We can blame my problem on this function:

static inline void *globalGetProcAddr(const char *name) {
    if (!name || name[0] != 'v' || name[1] != 'k') return NULL;

    name += 2;
    if (!strcmp(name, "CreateInstance")) return vkCreateInstance;
    if (!strcmp(name, "EnumerateInstanceExtensionProperties")) return vkEnumerateInstanceExtensionProperties;
    if (!strcmp(name, "EnumerateInstanceLayerProperties")) return vkEnumerateInstanceLayerProperties;
    if (!strcmp(name, "EnumerateInstanceVersion")) return vkEnumerateInstanceVersion;

    return NULL;
}

from loader/gpa_helper.h, part of the vulkan loader.

It's returning our vkCreateInstance and others, instead of the ones defined + implemented in loader/trampoline.c.
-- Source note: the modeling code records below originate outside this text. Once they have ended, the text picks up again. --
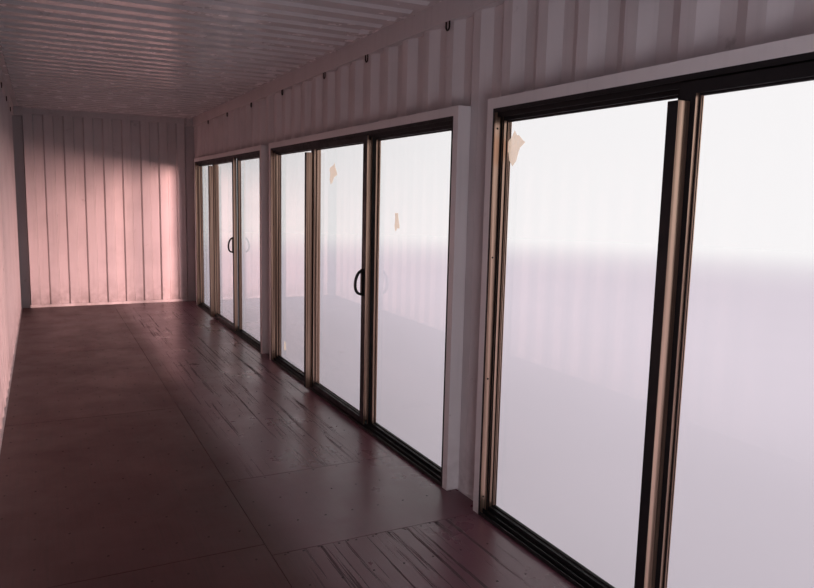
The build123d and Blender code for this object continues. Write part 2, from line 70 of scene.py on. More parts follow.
# Aluminium doors and their fixings
SASH_BEYOND_GLASS = 0.022
PULL_PLATE_THICK = 0.010
PULL_SCREW_FROM_END = 0.0065
PULL_SCREW_RADIUS, PULL_SCREW_TALL = 0.0042, 0.0022
JAMB_WALL = 0.004
JAMB_SCREW_DEPTH = 0.026
JAMB_SCREW_SHARES = (0.045, 0.35, 0.65, 0.955)
JAMB_SCREW_RADIUS, JAMB_SCREW_TALL = 0.005, 0.0024

# Bolts of the cargo doors
BOLT_RADIUS, BOLT_TALL, BOLT_ROUNDING = 0.010, 0.005, 0.0012
HINGE_PLATE, HINGE_KNUCKLE = 0.012, 0.012
HINGE_BOLTS_Y, HINGE_BOLTS_Z = (-0.022, 0.018), (-0.045, 0.045)
BRACKET_BOLTS_Y, BRACKET_BOLTS_Z = (-0.019, 0.019), (-0.018, 0.018)
LEAST_BOLTED_BRACKET = 0.05

# The photograph's camera: place in metres, turns in degrees, focal length and picture width in pixels
CAMERA_PLACE = (-5.0984, 0.8746, 1.8021)
CAMERA_YAW, CAMERA_PITCH, CAMERA_ROLL = (math.radians(a) for a in (27.005, 7.641, 1.304))
FOCAL_PIXELS, PICTURE_PIXELS = 716.7, 814.0
SENSOR_WIDE = 36.0

# Colours of the finishes that aren't among the cabin's properties
PLAIN_PAINT, PLAIN_SHADE = (0.7, 0.6, 0.6, 1.0), (0.5, 0.4, 0.4, 1.0)
GRIME_COLOUR = (0.16, 0.115, 0.105, 1.0)
UNDERFRAME_SHADE = (0.05, 0.04, 0.035, 1.0)
RUST_COLOUR = (0.13, 0.05, 0.025, 1.0)
WORN_FLOOR = (0.080, 0.027, 0.027, 1.0)
DARK_GRAIN = (0.035, 0.017, 0.016, 1.0)
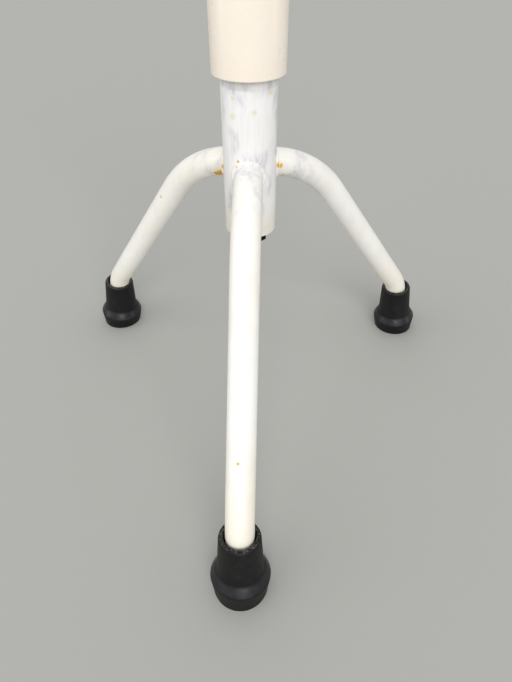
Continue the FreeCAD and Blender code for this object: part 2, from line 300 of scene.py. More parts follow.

Some sort of name clash I guess.

Edit:

In addition to the problems explained in the previous section, LD_PRELOAD has a flaw that makes it unusable with some executables: its ``blind'' interposition of symbols by name only (without regard to the originating module) breaks executables that have a globally visible symbol with the same name as one of the symbols in the interposed library. This was observed with Unigine Heaven benchmark with apitrace.

Edit: We can just do the same thing as apitrace: https://github.com/apitrace/apitrace/blob/master/docs/USAGE.markdown#linux

goddessfreya commented 6 years ago

apitrace also overrides dlsym and dlopen, something which I'd rather not do.

We could write a layer, but honestly this sounds like a lot of effort which would be only applicable to the vulkan backend. I think there are better time sinks than figuring out a way to make the vulkan backend work, which would basically do nothing.